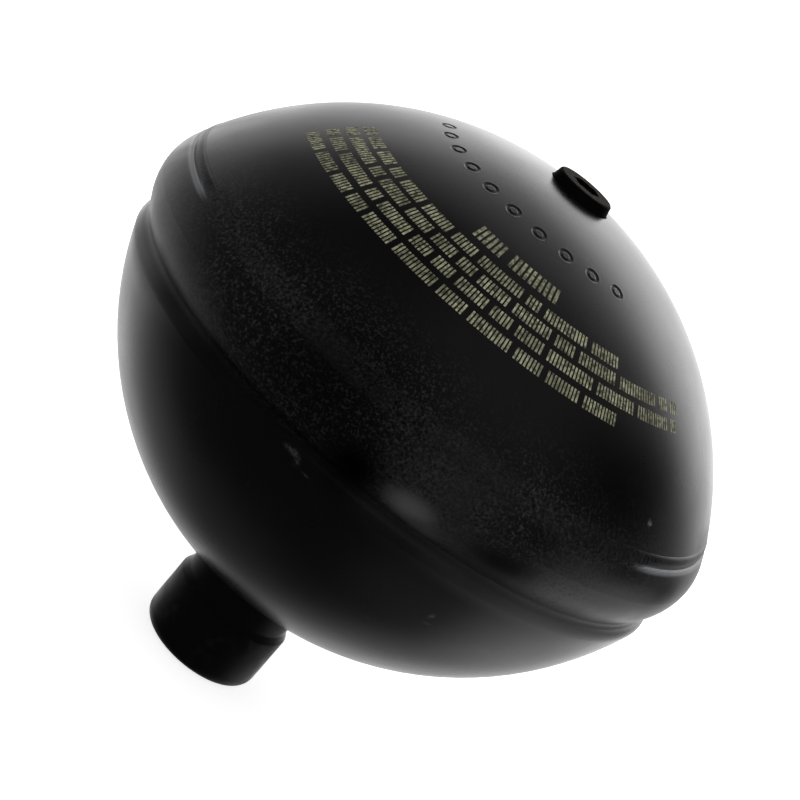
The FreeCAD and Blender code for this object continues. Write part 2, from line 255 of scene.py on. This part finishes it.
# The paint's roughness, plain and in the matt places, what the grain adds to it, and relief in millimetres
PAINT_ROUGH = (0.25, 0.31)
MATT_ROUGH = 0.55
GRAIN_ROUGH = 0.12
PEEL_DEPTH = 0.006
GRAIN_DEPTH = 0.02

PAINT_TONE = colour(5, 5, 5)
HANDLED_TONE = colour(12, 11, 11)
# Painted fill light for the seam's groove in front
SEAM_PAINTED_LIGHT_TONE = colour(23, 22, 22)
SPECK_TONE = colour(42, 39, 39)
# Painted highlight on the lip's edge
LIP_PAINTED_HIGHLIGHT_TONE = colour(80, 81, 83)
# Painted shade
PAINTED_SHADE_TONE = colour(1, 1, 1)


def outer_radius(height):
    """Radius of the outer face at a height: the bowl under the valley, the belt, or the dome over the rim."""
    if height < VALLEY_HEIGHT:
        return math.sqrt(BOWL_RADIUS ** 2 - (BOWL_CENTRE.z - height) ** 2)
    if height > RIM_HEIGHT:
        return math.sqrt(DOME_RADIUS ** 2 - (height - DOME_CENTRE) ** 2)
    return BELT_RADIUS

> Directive
Extract the full listing and reproduce each line exactly.

> Solution
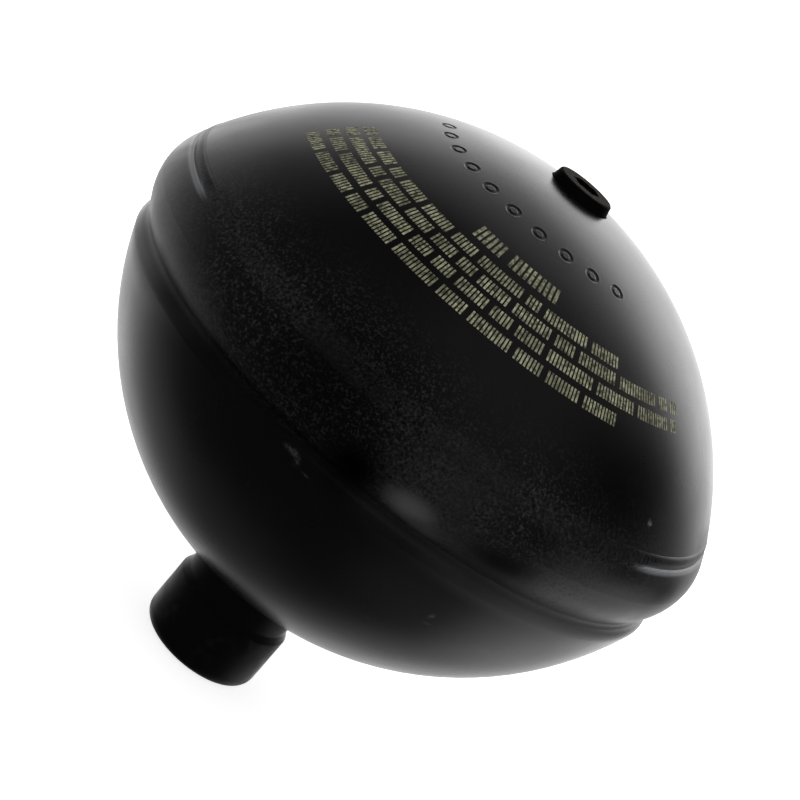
The FreeCAD and Blender code for this object continues. Write part 2, from line 255 of scene.py on. This part finishes it.
# The paint's roughness, plain and in the matt places, what the grain adds to it, and relief in millimetres
PAINT_ROUGH = (0.25, 0.31)
MATT_ROUGH = 0.55
GRAIN_ROUGH = 0.12
PEEL_DEPTH = 0.006
GRAIN_DEPTH = 0.02

PAINT_TONE = colour(5, 5, 5)
HANDLED_TONE = colour(12, 11, 11)
# Painted fill light for the seam's groove in front
SEAM_PAINTED_LIGHT_TONE = colour(23, 22, 22)
SPECK_TONE = colour(42, 39, 39)
# Painted highlight on the lip's edge
LIP_PAINTED_HIGHLIGHT_TONE = colour(80, 81, 83)
# Painted shade
PAINTED_SHADE_TONE = colour(1, 1, 1)


def outer_radius(height):
    """Radius of the outer face at a height: the bowl under the valley, the belt, or the dome over the rim."""
    if height < VALLEY_HEIGHT:
        return math.sqrt(BOWL_RADIUS ** 2 - (BOWL_CENTRE.z - height) ** 2)
    if height > RIM_HEIGHT:
        return math.sqrt(DOME_RADIUS ** 2 - (height - DOME_CENTRE) ** 2)
    return BELT_RADIUS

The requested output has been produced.